The old couple agreed to take me to Wroclaw with them, by then it was getting dark so I decided to find a hostel in Worclaw for the night
Overall Rating : Good (but maybe I was lucky)
Waiting Time : 5 Minutes
After : Hitchhiking from Wroclaw to Bratislava
Hitchhiking from Lviv to Krakow
When the time came to leave Ukraine and head west for Poland I was in Lviv with my hitch-hiking friends Tom (German) and David (French).
We weren’t really sure where to go or what to do to get out of town so we walked to the local train station and asked around for someone who spoke English, in the end a local bus driver offered to bring us to the border at a cheap price. Ukraine was still a bit tense due to the civil war in the East and our rug-sacks were feeling heavy so we took him up on his offer.

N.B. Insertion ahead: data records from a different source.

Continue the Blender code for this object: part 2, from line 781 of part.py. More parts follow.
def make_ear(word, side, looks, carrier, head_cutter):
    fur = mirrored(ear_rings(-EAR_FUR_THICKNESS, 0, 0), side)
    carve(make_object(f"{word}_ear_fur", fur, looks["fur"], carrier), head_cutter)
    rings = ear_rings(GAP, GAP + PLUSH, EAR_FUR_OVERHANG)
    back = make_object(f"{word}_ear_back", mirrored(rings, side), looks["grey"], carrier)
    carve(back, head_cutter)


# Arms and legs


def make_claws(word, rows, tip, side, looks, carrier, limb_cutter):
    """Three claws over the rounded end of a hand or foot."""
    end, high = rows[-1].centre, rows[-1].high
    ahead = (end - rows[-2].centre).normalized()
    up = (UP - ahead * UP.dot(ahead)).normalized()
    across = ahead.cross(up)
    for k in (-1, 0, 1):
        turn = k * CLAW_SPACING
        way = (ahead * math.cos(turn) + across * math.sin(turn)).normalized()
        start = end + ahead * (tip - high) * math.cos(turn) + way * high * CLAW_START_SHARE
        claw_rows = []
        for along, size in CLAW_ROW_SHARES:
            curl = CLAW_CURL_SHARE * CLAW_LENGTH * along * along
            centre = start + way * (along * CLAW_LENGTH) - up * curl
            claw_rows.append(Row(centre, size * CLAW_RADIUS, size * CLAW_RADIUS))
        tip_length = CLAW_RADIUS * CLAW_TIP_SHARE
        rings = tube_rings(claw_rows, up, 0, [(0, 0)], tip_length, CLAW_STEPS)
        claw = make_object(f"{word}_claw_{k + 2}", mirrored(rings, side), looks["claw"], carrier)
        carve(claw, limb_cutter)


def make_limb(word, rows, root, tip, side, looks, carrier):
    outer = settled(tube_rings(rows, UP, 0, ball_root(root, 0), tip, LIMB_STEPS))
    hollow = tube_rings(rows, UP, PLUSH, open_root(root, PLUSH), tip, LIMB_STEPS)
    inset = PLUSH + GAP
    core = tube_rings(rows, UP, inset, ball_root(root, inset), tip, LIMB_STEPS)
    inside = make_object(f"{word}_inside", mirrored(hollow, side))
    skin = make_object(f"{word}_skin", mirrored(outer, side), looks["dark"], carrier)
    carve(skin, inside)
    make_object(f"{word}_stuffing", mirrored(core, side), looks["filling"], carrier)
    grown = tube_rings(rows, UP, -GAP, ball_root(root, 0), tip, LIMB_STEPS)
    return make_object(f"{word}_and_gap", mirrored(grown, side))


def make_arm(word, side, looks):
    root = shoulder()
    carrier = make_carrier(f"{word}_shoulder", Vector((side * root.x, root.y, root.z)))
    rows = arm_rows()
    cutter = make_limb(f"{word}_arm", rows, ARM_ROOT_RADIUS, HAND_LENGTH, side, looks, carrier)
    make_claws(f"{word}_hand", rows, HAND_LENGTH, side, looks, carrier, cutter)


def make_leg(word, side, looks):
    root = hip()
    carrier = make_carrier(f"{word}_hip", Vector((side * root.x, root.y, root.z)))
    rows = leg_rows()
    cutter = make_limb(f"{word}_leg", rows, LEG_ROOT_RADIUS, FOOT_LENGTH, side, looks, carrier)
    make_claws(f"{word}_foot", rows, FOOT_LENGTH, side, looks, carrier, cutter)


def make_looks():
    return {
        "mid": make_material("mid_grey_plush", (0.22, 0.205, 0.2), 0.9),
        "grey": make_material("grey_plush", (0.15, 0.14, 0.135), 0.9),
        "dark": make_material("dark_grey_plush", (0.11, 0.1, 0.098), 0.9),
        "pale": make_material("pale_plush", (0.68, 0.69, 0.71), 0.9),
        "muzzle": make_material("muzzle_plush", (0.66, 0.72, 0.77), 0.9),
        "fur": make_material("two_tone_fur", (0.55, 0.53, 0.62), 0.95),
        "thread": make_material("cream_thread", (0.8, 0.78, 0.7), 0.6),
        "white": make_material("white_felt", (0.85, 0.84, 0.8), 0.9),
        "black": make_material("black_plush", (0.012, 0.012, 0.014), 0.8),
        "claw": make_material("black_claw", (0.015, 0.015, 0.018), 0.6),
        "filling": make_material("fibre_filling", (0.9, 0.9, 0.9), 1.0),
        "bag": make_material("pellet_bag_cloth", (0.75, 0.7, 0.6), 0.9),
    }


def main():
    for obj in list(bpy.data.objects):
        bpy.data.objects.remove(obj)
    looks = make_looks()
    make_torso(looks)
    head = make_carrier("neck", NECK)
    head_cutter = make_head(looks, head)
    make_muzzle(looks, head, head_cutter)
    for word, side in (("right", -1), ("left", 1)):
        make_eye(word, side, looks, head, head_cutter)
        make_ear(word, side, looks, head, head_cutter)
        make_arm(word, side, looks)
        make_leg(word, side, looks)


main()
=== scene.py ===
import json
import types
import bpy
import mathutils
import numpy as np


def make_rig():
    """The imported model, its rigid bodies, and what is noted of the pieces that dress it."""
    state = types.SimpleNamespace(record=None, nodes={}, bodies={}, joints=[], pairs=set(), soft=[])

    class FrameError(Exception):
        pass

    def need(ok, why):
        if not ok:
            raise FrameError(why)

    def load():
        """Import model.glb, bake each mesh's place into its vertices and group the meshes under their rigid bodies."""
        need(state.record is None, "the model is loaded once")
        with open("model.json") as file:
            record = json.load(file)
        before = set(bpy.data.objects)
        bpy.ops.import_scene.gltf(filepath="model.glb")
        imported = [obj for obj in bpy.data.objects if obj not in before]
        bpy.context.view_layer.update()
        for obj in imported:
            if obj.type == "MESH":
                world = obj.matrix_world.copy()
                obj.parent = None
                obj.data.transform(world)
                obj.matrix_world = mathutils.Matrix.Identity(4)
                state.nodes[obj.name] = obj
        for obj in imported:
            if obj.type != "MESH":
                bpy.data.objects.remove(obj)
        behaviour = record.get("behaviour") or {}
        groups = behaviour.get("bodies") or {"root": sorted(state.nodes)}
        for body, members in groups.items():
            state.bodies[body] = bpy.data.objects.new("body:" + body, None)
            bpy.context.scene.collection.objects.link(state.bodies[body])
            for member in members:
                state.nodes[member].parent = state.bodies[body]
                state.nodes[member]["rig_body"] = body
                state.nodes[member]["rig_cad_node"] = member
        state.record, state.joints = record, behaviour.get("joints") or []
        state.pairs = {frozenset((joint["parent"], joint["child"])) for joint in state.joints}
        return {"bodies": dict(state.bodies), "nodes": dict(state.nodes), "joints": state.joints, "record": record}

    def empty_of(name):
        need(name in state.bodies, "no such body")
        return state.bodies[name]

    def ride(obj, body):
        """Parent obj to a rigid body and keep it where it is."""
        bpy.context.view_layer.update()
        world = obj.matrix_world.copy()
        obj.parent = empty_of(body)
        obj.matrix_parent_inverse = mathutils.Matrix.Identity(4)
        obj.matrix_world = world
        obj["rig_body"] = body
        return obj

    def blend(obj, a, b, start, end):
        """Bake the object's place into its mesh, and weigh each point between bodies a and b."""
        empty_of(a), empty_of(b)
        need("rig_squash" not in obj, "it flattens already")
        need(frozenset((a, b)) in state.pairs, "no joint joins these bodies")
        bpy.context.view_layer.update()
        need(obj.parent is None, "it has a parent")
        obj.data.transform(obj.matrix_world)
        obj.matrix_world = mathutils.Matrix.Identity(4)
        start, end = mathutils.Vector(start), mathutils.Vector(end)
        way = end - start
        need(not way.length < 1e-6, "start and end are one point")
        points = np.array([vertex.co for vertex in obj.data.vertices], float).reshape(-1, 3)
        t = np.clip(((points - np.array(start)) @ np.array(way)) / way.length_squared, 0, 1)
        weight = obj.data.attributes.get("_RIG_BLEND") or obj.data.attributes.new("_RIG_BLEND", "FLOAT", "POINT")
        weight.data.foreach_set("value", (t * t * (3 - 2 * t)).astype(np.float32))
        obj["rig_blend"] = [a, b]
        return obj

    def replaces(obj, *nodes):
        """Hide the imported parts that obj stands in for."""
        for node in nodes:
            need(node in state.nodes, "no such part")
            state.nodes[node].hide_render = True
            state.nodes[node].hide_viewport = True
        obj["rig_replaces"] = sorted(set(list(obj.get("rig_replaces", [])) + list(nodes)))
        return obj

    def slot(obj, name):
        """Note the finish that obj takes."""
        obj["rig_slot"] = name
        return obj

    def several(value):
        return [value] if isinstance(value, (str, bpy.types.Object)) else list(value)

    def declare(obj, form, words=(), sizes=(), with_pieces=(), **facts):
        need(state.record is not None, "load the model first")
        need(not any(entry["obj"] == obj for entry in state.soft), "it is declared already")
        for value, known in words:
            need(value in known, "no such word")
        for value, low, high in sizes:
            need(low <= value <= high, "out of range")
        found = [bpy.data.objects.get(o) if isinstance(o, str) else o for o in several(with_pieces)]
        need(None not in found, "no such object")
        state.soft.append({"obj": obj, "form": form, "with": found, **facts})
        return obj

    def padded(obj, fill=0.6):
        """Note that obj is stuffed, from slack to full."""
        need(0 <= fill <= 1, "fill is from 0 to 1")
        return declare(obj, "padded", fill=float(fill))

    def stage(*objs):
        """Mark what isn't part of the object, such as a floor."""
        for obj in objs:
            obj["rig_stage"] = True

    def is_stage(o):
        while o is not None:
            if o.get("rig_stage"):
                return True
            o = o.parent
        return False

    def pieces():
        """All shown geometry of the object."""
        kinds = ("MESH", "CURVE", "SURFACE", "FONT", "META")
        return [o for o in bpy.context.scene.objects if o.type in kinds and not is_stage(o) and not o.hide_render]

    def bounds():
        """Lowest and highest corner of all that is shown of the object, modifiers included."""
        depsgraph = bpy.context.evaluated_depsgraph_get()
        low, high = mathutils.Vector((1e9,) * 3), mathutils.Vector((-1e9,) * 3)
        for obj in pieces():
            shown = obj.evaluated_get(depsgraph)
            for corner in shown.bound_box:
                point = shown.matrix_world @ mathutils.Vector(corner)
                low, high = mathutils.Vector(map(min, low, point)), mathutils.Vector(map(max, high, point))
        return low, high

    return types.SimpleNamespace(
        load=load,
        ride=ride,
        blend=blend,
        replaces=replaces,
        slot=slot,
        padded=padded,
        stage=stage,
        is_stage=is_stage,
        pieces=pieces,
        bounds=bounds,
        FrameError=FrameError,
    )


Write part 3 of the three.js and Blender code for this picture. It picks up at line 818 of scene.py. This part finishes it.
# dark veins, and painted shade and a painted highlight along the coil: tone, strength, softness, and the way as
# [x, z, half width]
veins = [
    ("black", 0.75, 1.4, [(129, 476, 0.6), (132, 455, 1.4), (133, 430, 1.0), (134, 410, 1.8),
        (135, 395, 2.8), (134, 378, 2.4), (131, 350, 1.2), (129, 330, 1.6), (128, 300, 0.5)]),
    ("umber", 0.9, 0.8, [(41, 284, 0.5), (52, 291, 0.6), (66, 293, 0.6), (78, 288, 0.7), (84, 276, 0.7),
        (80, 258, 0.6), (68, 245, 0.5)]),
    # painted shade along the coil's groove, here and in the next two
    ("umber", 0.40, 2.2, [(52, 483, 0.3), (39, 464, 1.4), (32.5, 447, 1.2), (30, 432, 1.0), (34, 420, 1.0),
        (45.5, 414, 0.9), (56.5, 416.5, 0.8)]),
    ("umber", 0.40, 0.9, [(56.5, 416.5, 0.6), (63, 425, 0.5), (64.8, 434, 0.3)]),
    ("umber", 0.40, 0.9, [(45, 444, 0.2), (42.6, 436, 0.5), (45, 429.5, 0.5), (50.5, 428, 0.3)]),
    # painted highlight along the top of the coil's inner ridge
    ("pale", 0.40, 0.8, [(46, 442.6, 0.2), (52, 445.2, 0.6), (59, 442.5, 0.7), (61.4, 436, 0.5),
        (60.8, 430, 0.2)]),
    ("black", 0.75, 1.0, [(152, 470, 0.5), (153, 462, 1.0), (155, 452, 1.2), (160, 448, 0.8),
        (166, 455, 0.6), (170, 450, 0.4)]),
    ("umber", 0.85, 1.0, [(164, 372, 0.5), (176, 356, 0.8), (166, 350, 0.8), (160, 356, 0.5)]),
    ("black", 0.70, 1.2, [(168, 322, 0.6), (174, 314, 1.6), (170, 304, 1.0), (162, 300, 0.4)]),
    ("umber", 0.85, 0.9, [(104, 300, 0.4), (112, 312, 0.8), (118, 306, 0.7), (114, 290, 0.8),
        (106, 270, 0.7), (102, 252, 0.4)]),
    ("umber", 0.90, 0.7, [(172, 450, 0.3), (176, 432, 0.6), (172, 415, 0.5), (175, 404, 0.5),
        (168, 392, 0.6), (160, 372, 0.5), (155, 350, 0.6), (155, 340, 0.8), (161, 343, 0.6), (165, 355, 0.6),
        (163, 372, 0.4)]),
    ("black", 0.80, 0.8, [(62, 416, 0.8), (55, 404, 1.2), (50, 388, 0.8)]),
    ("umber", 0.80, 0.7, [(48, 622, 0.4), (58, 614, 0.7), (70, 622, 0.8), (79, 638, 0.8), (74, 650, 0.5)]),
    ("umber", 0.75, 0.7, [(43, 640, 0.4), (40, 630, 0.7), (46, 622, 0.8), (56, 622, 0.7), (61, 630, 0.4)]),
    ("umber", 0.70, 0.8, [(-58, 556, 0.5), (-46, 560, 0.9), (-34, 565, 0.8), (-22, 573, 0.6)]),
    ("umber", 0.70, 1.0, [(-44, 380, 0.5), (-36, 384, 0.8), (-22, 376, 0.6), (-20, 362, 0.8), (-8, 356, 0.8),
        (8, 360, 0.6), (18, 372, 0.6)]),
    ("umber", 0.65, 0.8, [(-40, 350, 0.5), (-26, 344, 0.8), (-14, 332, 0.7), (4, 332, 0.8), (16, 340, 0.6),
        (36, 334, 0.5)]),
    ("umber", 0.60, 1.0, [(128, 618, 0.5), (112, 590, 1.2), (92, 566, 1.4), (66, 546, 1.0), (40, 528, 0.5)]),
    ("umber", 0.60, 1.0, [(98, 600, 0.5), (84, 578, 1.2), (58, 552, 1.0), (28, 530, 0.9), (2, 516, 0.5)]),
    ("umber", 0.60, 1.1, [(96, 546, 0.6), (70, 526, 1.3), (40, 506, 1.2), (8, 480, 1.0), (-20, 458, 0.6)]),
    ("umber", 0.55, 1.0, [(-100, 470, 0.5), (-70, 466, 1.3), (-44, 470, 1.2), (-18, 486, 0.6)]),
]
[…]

The bus left us off about 1km from the Medyka-Shedyni border and a soldier approached us asking for our passports, we showed him much to his amusement then he walked us to the border.
Getting across wasn’t difficult, we skipped the queue as EU citizens but our bags were quickly searched and passed through an x-ray. The Polish side was full of women selling Ukranian cigarettes, like a hundred of them maybe.
We began hitchhiking after the border but had no luck, its a large motorway type road. A cigarette seller pointed us to a minibus into Prezemysel for a euro or two.
Once in Prezemysel we got a taxi between the three of us onto the motorway north for Krakow and began hitchhiking at a bus stop. We were collected after 15 minutes.
Even though we got two buses and a taxi it was still cheaper then a train but not very skilful hitchhiking between the three of us.
Our lift (an Armenian guy) was going to Kielce but he dropped us off by the main road to Krakow near Checiny and we caught a lift in 10 minutes with a Polish guy going to Krakow for a stag night.